> **What you are asked to do**
Begin at the line containing "return Part.Face(Part.Wire(outer_edges +" in the entries below and end at the line containing "from mathutils import Matrix, Vector"; transcribe that range exactly and nothing outside it.

--- START OF Entries supplied ---

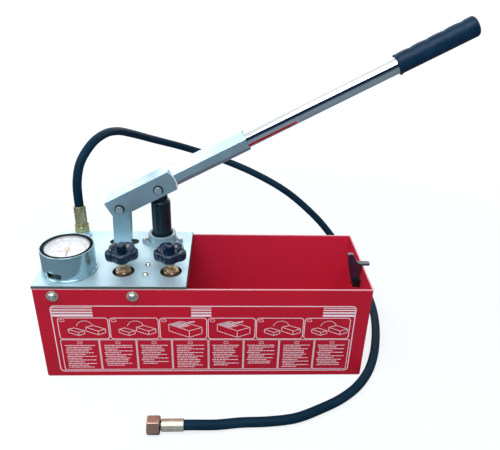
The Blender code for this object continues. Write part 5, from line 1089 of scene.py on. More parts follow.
@dataclass
class PrintedFront:
    """The white print on the tank's front: a frame, stripes, and two rows of boxes with plain bars."""

    face: float = -0.085
    lift: float = 0.00001
    ink: float = 0.00008
    frame_half: float = 0.2275
    frame_low: float = 0.0112
    frame_high: float = 0.137
    frame_corner: float = 0.006
    frame_line: float = 0.0015
    stripe_top: float = 0.1345
    stripe_low: float = 0.1178
    stripe_spans: tuple[Pair, ...] = ((-0.2265, -0.167), (-0.021, 0.009), (0.178, 0.2265))
    stripe_shares: tuple[float, ...] = (0.0, 0.07, 0.21, 0.33, 0.47, 0.64, 0.76, 1.0)
    upper: BoxRow = BoxRow(
        -0.22, (-0.1457, -0.0709, 0.002, 0.0757, 0.1495, 0.2215), low=0.0755, high=0.1152, gap=0.0022,
        corner=0.005, line=0.0011)
    lower: BoxRow = BoxRow(
        -0.2205, (-0.1633, -0.1068, -0.0526, 0.0036, 0.0581, 0.1134, 0.1687, 0.224), low=0.0145,
        high=0.0737, gap=0.0016, corner=0.0006, line=0.001)
    text_rows: int = 13
    text_top: float = 0.0634
    text_pitch: float = 0.00362
    text_height: float = 0.0013
    text_left: float = 0.005
    text_margins: float = 0.0105
    text_indent: float = 0.0014
    word_length: float = 0.0058
    word_drift: float = 0.0016
    word_gap: float = 0.0008
    word_least: float = 0.002
    oval_half: float = 0.0036
    oval_low: float = 0.0663
    oval_high: float = 0.07
    oval_corner: float = 0.0018
    oval_line: float = 0.0006
    tag_inset: float = 0.003
    tag_width: float = 0.007
    tag_height: float = 0.0038
    drawn_line: float = 0.0009
    drawn_shift: Pair = (0.003, -0.0015)
    drawn_corners: tuple[Pair, ...] = (
        (-0.026, 0.01), (-0.026, -0.003), (0.006, -0.016), (0.026, -0.008), (0.026, 0.004), (-0.006, 0.016),
        (0.006, -0.003))
    drawn_joins: tuple[tuple[int, int], ...] = (
        (0, 1), (1, 2), (2, 3), (3, 4), (4, 5), (5, 0), (0, 6), (6, 2), (6, 4))

    def build(self) -> None:
        """Makes the print as thin raised ink."""
        shapes = [self.outlines(), self.bars(self.stripes()), self.bars(self.text_bars()), self.sketches()]
        mount(reduce(Shape.__add__, shapes).build("front_print"), WHITE_INK)

    def lay(self, plane: Array) -> Array:
        """Plane points (across, up) on the tank's front."""
        return np.stack([plane[..., 0], np.full(plane.shape[:-1], self.face + self.lift), plane[..., 1]], -1)

    def bars(self, quads: Array) -> Shape:
        """Ink bars over plane quads."""
        return prisms(self.lay(np.asarray(quads)), (0.0, -self.ink, 0.0))

    def outlines(self) -> Shape:
        """Every frame as a closed line of ink."""
        outer = (-self.frame_half, self.frame_half, self.frame_low, self.frame_high, self.frame_corner,
                 self.frame_line)
        boxes = [outer, *self.upper.frames(), *self.lower.frames(), *self.ovals()]
        return reduce(Shape.__add__, [self.frame(*sizes) for sizes in boxes])

    def frame(self, *sizes: float) -> Shape:
        """One rounded frame of ink: its outline in and out by half the line's width.

        Args:
            sizes: Left, right, low, high, the corners' radius and the line's width.

        Returns:
            The frame's closed skin.
        """
        middle = fillet(box(*sizes[:4]), sizes[4], closed=True)
        inner, outer = (self.lay(offset(middle, shift)) for shift in (sizes[5] / 2, -sizes[5] / 2))
        rise = np.array((0.0, -self.ink, 0.0))
        return skin(np.stack([outer, outer + rise, inner + rise, inner], 1), along=True)

    def stripes(self) -> Array:
        """Bands of four stripes that grow thicker downwards."""
        depth = self.stripe_top - self.stripe_low
        edges = self.stripe_top - depth * np.array(self.stripe_shares).reshape(-1, 2)
        return np.array(
            [box(left, right, low, high) for left, right in self.stripe_spans for high, low in edges])

    def text_bars(self) -> Array:
        """Bars for lines of text in the lower boxes: rows whose lengths follow a sine, cut into words by
        gaps that drift from row to row."""
        quads = []
        for number, (left, right) in enumerate(self.lower.spans()):
            for row in range(self.text_rows - number % 3):
                phase = 1.7 * row + 2.3 * number
                share = 1.0 if row == 0 else 0.45 + 0.53 * abs(math.sin(phase + 0.6))
                length = (right - left - self.text_margins) * share
                start = left + self.text_left + self.text_indent * (row % 4 > 0)
                even = np.arange(0.0, length, self.word_length)
                marks = even + self.word_drift * np.sin(phase + 4.1 * even / self.word_length)
                marks = np.append(marks[marks < length - self.word_least], length)
                marks = np.clip(marks, 0.0, length) + start
                top = self.text_top - row * self.text_pitch
                quads += [box(low, high - self.word_gap, top - self.text_height, top)
                          for low, high in zip(marks[:-1], marks[1:])]
        return np.array(quads)

    def ovals(self) -> list[tuple[float, ...]]:
        """Small rounded plates: one at the top of each lower box, one at the upper left of each upper."""
        lower = [((left + right) / 2 - self.oval_half, (left + right) / 2 + self.oval_half, self.oval_low,
                  self.oval_high, self.oval_corner, self.oval_line) for left, right in self.lower.spans()]
        top = self.upper.high - self.tag_inset
        lefts = [left + self.tag_inset for left, right in self.upper.spans()]
        upper = [(left, left + self.tag_width, top - self.tag_height, top, self.oval_corner, self.oval_line)
                 for left in lefts]
        return lower + upper

    def sketches(self) -> Shape:
        """Plain line drawings: one open box in each middle frame, and two joined ones in the others."""
        corners, joins = np.array(self.drawn_corners), np.array(self.drawn_joins)
        height = (self.upper.low + self.upper.high) / 2
        segments = []
        for number, (left, right) in enumerate(self.upper.spans()):
            centre = np.array(((left + right) / 2, height)) + self.drawn_shift
            if number in (2, 3):
                segments += self.open_box(corners * 0.96 + centre, joins, centre)
            else:
                segments += self.two_boxes(corners, joins, centre)
        return self.bars(strokes(np.concatenate(segments), self.drawn_line))

    @staticmethod
    def open_box(corners: Array, joins: Array, centre: Array) -> list[Array]:
        """Segments of a large box with six ribs across its mouth, and a bar of two lines over it."""
        across = np.linspace(0.15, 0.85, 6)[:, None]
        ribs = corners[0] + (corners[5] - corners[0]) * across * 0.9
        bar = np.array([[(-0.018, 0.009), (0.014, 0.0155)], [(-0.018, 0.0075), (0.014, 0.014)]])
        return [corners[joins], np.stack([ribs, ribs + (corners[6] - corners[0]) * 0.55], 1), centre + bar]

    @staticmethod
    def two_boxes(corners: Array, joins: Array, centre: Array) -> list[Array]:
        """Segments of two small boxes side by side, and of the arc that joins them."""
        curve = arc(centre + np.array((-0.001, 0.0035)), 0.0125, 165.0, 20.0, 10)
        return [(corners * 0.46 + centre + np.array((-0.0145, -0.0045)))[joins],
                (corners * 0.56 + centre + np.array((0.0145, -0.0015)))[joins],
                np.stack([curve[:-1], curve[1:]], 1)]


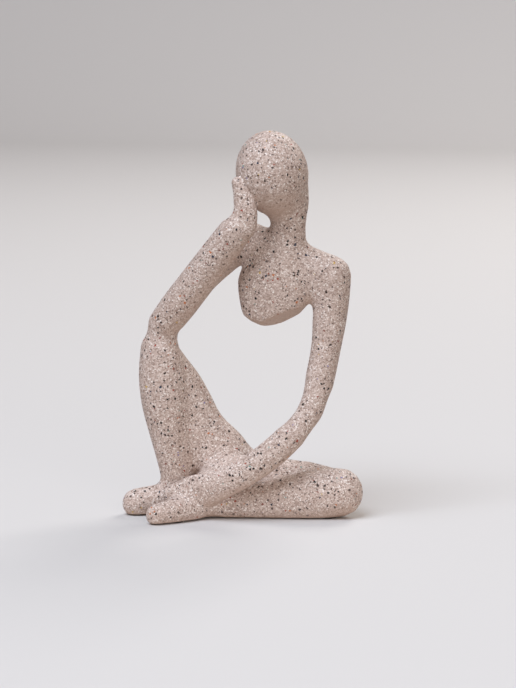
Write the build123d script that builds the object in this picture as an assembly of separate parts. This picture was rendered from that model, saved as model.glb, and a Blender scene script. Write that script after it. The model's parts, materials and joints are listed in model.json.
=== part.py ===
from build123d import *
import math
import os

os.makedirs("parts", exist_ok=True)

# Seated thinking figure in stone-chip casting resin, cast in limb sections on steel pins
# Millimetres, +Z up, +X to the folded knee, -Y to the front, origin under the middle of the figure

# Joint places of the figure
head_x = 19.75
head_y = 2.2
head_z = 230.6
neck_x = 29.85
neck_y = 9.2
neck_z = 190.0
nape_x = 27.9
nape_y = 6.2
nape_z = 224.0
hem_x = 16.05
hem_y = 7.2
hem_z = 135.0
far_shoulder_x = 0.45
far_shoulder_y = 16.2
far_shoulder_z = 184.6
near_shoulder_x = 58.05
near_shoulder_y = 10.2
near_shoulder_z = 162.8
raised_elbow_x = -54.35
raised_elbow_y = 1.2
raised_elbow_z = 126.7
raised_wrist_x = -1.35
raised_wrist_y = -14.8
raised_wrist_z = 193.6
resting_elbow_x = 46.95
resting_elbow_y = -3.8
resting_elbow_z = 72.8
resting_palm_x = -44.55
resting_palm_y = -12.8
resting_palm_z = 14.8
raised_knee_x = -56.15
raised_knee_y = 2.2
raised_knee_z = 113.6
raised_ankle_x = -44.15
raised_ankle_y = 5.2
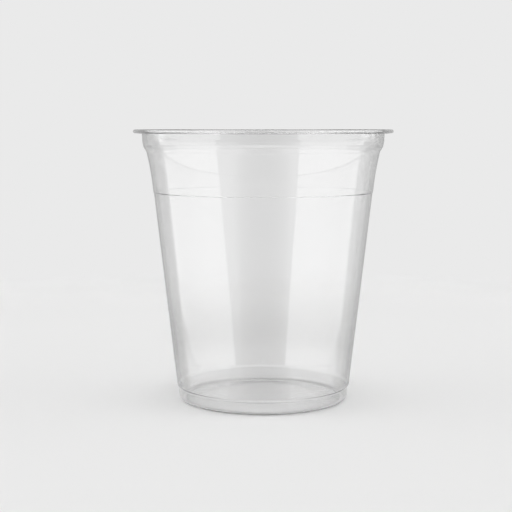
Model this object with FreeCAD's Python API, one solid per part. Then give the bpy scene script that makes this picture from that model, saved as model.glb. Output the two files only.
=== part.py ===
"""Clear plastic disposable cup, formed in one piece from thin sheet.

The sheet keeps one thickness from the middle of the base to the end of the rolled rim.
Its outer face is drawn as a list of corners, each with its own rounding. The face that
the drink touches is the same list moved sideways by one wall, and the strip between the
two is turned once round the axis.

From the table up, the sheet makes a shallow domed base, a ring to stand on, a short foot,
a ledge where the wall steps out over the foot, a tapered wall, a fine step round the wall,
a flare, a stacking shoulder, a neck, and a rim that is rolled out, down and back in.

Millimetres. The origin is the centre of the standing ring, on the table, and +Z is up.
Every diameter and height is of the outside of the cup.
"""
import FreeCAD, Part
import math
import os

# The whole cup
HEIGHT = 99.5
RIM_DIAMETER = 95.0
WALL = 0.4

# Base: a shallow dome stands clear of the table, inside the ring that carries the cup
DOME_DIAMETER = 32.0
DOME_RISE = 1.6
DOME_ROUNDING = 60.0
RING_INNER_DIAMETER = 57.2
RING_INNER_CORNER = 2.0

# Foot: a short upright band under the wall
FOOT_DIAMETER = 62.9
FOOT_HEIGHT = 4.6
FOOT_DRAFT = 0.1
FOOT_CORNER = 1.5

# Ledge: the wall steps out over the foot, which stops stacked cups from jamming
LEDGE_WIDTH = 0.6
LEDGE_RISE = 0.8
LEDGE_HOLLOW = 0.5
LEDGE_CORNER = 0.7

# Step: a fine line round the wall, above which the wall is set out a little
STEP_BELOW_RIM = 23.0
STEP_DIAMETER = 80.24
STEP_WIDTH = 0.16
STEP_HEIGHT = 0.25
STEP_HOLLOW = 0.3
STEP_CORNER = 0.55

# Flare and shoulder: the wall opens, then steps out to the neck
SHOULDER_BELOW_RIM = 8.1
SHOULDER_DIAMETER = 85.4
SHOULDER_RISE = 1.9
SHOULDER_STEP = 1.1
SHOULDER_HOLLOW = 1.0
SHOULDER_CORNER = 1.1
FLARE_RADIUS = 100.0

# Neck: the nearly upright band that a lid grips under the rim
NECK_BELOW_RIM = 4.3
NECK_DIAMETER = 88.3
NECK_TOP_DIAMETER = 88.7
NECK_CORNER = 2.0
NECK_FILLET = 0.5

# Rolled rim: flat on top, round at its edge, with its end tucked back to the neck
ROLL_HEIGHT = 1.3
ROLL_GAP = 0.4
ROLL_DROP = 0.25

AXIS_FOOT = FreeCAD.Vector(0, 0, 0)
AXIS_UP = FreeCAD.Vector(0, 0, 1)
FULL_TURN = 360
SHORTEST_RUN = 0.001


def section_point(radius, height):
    """A point of the cup's section, which lies in the XZ plane."""
    return FreeCAD.Vector(radius, 0, height)


def base_corners():
    """The underside, from the axis to the outside of the foot: (radius, height, rounding)."""
    foot_radius = FOOT_DIAMETER / 2
    return [
        (0, DOME_RISE, 0),
        (DOME_DIAMETER / 2, DOME_RISE, DOME_ROUNDING),
        (RING_INNER_DIAMETER / 2, 0, RING_INNER_CORNER),
        (foot_radius - FOOT_DRAFT, 0, FOOT_CORNER),
        (foot_radius, FOOT_HEIGHT, LEDGE_HOLLOW),
    ]


def wall_corners():
    """The outside, from the ledge over the foot to the flare, with the fine step on its way."""
    low_radius = FOOT_DIAMETER / 2 + LEDGE_WIDTH
    low_height = FOOT_HEIGHT + LEDGE_RISE
    step_radius = STEP_DIAMETER / 2
    step_height = HEIGHT - STEP_BELOW_RIM
    taper = (step_radius - low_radius) / (step_height - low_height)
    set_out = step_radius + STEP_WIDTH
    to_flare = (STEP_BELOW_RIM - SHOULDER_BELOW_RIM) / 2
    return [
        (low_radius, low_height, LEDGE_CORNER),
        (step_radius, step_height, STEP_HOLLOW),
        (set_out + taper * STEP_HEIGHT, step_height + STEP_HEIGHT, STEP_CORNER),
        (set_out + taper * to_flare, step_height + to_flare, FLARE_RADIUS),
    ]


def neck_corners():
    """The outside of the shoulder and the neck, up to the underside of the rim."""
    shoulder_radius = SHOULDER_DIAMETER / 2
    shoulder_height = HEIGHT - SHOULDER_BELOW_RIM
    return [
        (shoulder_radius, shoulder_height, SHOULDER_HOLLOW),
        (shoulder_radius + SHOULDER_STEP, shoulder_height + SHOULDER_RISE, SHOULDER_CORNER),
        (NECK_DIAMETER / 2, HEIGHT - NECK_BELOW_RIM, NECK_CORNER),
        (NECK_TOP_DIAMETER / 2, HEIGHT - WALL, NECK_FILLET),
    ]


def rim_corners():
    """The hidden side of the roll: out under the rim's flat top, down its edge and back in."""
    edge_radius = RIM_DIAMETER / 2 - WALL
    hollow_top = HEIGHT - WALL
    hollow_bottom = HEIGHT - ROLL_HEIGHT + WALL
    half_hollow = (hollow_top - hollow_bottom) / 2
    return [
        (edge_radius, hollow_top, half_hollow),
        (edge_radius, hollow_bottom, half_hollow),
        (NECK_TOP_DIAMETER / 2 + ROLL_GAP, hollow_bottom - ROLL_DROP, 0),
    ]


def turn_at(before, corner, after):
    """The angle by which the outline turns left at a corner, in radians."""
    heading_in = math.atan2(corner[1] - before[1], corner[0] - before[0])
    heading_out = math.atan2(after[1] - corner[1], after[0] - corner[0])
    return math.remainder(heading_out - heading_in, 2 * math.pi)


def moved_left(corners, distance):
    """The same corners with every run moved left by a distance, and the roundings kept parallel."""
    moved = []
    last = len(corners) - 1
    for index, (radius, height, rounding) in enumerate(corners):
        before = corners[max(index, 1) - 1]
        after = corners[min(index, last - 1) + 1]
        if index == 0:
            before = (2 * radius - after[0], 2 * height - after[1])
        if index == last:
            after = (2 * radius - before[0], 2 * height - before[1])
        turn = turn_at(before, (radius, height), after)
        heading = math.atan2(height - before[1], radius - before[0]) + turn / 2
        reach = distance / math.cos(turn / 2)
        moved.append((
            radius - reach * math.sin(heading),
            height + reach * math.cos(heading),
            rounding - math.copysign(distance, turn) if rounding else 0,
        ))
    return moved


def straight_run(start, end):
    """The straight edge between two points, or nothing where two arcs meet directly."""
    if (end - start).Length < SHORTEST_RUN:
        return []
    return [Part.LineSegment(start, end).toShape()]


def rounded_edges(corners):
    """The outline through a list of corners: straight runs joined by arcs tangent to both."""
    edges = []
    here = section_point(*corners[0][:2])
    for before, corner, after in zip(corners, corners[1:], corners[2:]):
        half_turn = abs(turn_at(before, corner, after)) / 2
        rounding = corner[2]
        point = section_point(*corner[:2])
        back = (section_point(*before[:2]) - point).normalize()
        ahead = (section_point(*after[:2]) - point).normalize()
        start = point + back * (rounding * math.tan(half_turn))
        end = point + ahead * (rounding * math.tan(half_turn))
        middle = point + (back + ahead).normalize() * (rounding / math.cos(half_turn) - rounding)
        edges += straight_run(here, start)
        edges.append(Part.Arc(start, middle, end).toShape())
        here = end
    return edges + straight_run(here, section_point(*corners[-1][:2]))


def cup_section():
    """The strip of sheet between the outer face and the face that the drink touches."""
    outer = base_corners() + wall_corners() + neck_corners() + rim_corners()
    inner = moved_left(outer, WALL)
    outer_edges = rounded_edges(outer)
    inner_edges = rounded_edges(inner)
    sheet_end = straight_run(section_point(*outer[-1][:2]), section_point(*inner[-1][:2]))
    middle = straight_run(section_point(*inner[0][:2]), section_point(*outer[0][:2]))
    return Part.Face(Part.Wire(outer_edges + sheet_end + inner_edges[::-1] + middle))


def cup():
    """The finished cup: its section turned once round the axis."""
    return Part.Solid(cup_section().revolve(AXIS_FOOT, AXIS_UP, FULL_TURN))


def main():
    os.makedirs("parts", exist_ok=True)
    solid = cup()
    solid.exportStep("parts/cup.step")
    print("valid", solid.isValid(), "volume mm3", round(solid.Volume, 1))
    box = solid.optimalBoundingBox()
    print("size mm", round(box.XLength, 2), round(box.YLength, 2), round(box.ZLength, 2))


main()
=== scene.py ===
"""Looks for a clear plastic disposable cup, made around its fixed frame.

The cup is one sheet of constant thickness. Its outer face is drawn as corners joined by
arcs, spun round the axis, and given its wall. The studio is a pale room with a tall soft
light on either side, which the thin wall mirrors as two bright bands.
Everything is in metres, with the cup standing at the origin and +Z up.
"""
import math

import bmesh
import bpy
from bpy.props import FloatProperty, FloatVectorProperty, IntProperty, PointerProperty
from mathutils import Matrix, Vector


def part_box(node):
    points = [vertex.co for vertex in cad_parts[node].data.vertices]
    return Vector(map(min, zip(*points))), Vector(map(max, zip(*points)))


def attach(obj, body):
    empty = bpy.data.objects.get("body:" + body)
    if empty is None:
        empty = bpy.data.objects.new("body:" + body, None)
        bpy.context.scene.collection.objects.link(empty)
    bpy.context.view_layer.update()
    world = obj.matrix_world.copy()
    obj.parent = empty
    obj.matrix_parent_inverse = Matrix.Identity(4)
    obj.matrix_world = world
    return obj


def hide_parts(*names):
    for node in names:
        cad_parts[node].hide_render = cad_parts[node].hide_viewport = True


bl_info = {
    "name": "Clear disposable cup",
    "version": (1, 0, 0),
    "blender": (4, 5, 0),
    "location": "View3D > Sidebar > Cup",
    "description": "Makes a thin clear plastic cup and the pale studio that it stands in",
    "category": "Object",
}

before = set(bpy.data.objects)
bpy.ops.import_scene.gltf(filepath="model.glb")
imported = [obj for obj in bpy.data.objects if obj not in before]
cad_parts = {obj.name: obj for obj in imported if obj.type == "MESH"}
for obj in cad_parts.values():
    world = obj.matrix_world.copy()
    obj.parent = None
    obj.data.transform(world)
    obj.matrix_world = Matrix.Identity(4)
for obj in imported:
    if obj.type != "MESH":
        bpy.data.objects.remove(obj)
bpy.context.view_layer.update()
CUP_LOW, CUP_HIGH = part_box("cup")

MM = 0.001
FULL_TURN = 2 * math.pi

# Sizes of the section from the base to the rim. Radii and heights are of the outside
DOME_RADIUS = 16 * MM
DOME_RISE = 1.6 * MM
RING_INNER_RADIUS = 28.6 * MM
FOOT_DRAFT = 0.1 * MM
FOOT_HEIGHT = 4.6 * MM
LEDGE_WIDTH = 0.6 * MM
LEDGE_RISE = 0.8 * MM
STEP_RADIUS = 40.12 * MM
STEP_BELOW_RIM = 23 * MM
STEP_RISE = 0.25 * MM
STEP_TO_FLARE = 7.45 * MM
SHOULDER_RADIUS = 42.7 * MM
SHOULDER_BELOW_RIM = 8.1 * MM
SHOULDER_WIDTH = 1.1 * MM
SHOULDER_RISE = 1.9 * MM
NECK_RADIUS = 44.15 * MM
NECK_BELOW_RIM = 4.3 * MM
NECK_TOP_RADIUS = 44.35 * MM
ROLL_HEIGHT = 1.3 * MM
ROLL_GAP = 0.4 * MM
ROLL_DROP = 0.25 * MM

# How finely the section is drawn
TURN_OF_ONE_RUN = math.radians(11)
FEWEST_RUNS = 6
SHORTEST_RUN = 0.001 * MM
MERGE_DISTANCE = 0.0001 * MM
SHARP_ANGLE = math.radians(50)

# Finish of the sheet
WAVE_SCALE = (90, 90, 14)
WAVE_STRENGTH = 0.05
WAVE_DEPTH = 0.2 * MM
HAZE_SCALE = 120
HAZE_SPREAD = 0.03

# Stage
FLOOR_RADIUS = 450 * MM
FLOOR_CORNERS = 96
NEAREST_SEEN = 10 * MM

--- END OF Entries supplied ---

> **Exercise output**
    return Part.Face(Part.Wire(outer_edges + sheet_end + inner_edges[::-1] + middle))


def cup():
    """The finished cup: its section turned once round the axis."""
    return Part.Solid(cup_section().revolve(AXIS_FOOT, AXIS_UP, FULL_TURN))


def main():
    os.makedirs("parts", exist_ok=True)
    solid = cup()
    solid.exportStep("parts/cup.step")
    print("valid", solid.isValid(), "volume mm3", round(solid.Volume, 1))
    box = solid.optimalBoundingBox()
    print("size mm", round(box.XLength, 2), round(box.YLength, 2), round(box.ZLength, 2))


main()
=== scene.py ===
"""Looks for a clear plastic disposable cup, made around its fixed frame.

The cup is one sheet of constant thickness. Its outer face is drawn as corners joined by
arcs, spun round the axis, and given its wall. The studio is a pale room with a tall soft
light on either side, which the thin wall mirrors as two bright bands.
Everything is in metres, with the cup standing at the origin and +Z up.
"""
import math

import bmesh
import bpy
from bpy.props import FloatProperty, FloatVectorProperty, IntProperty, PointerProperty
from mathutils import Matrix, Vector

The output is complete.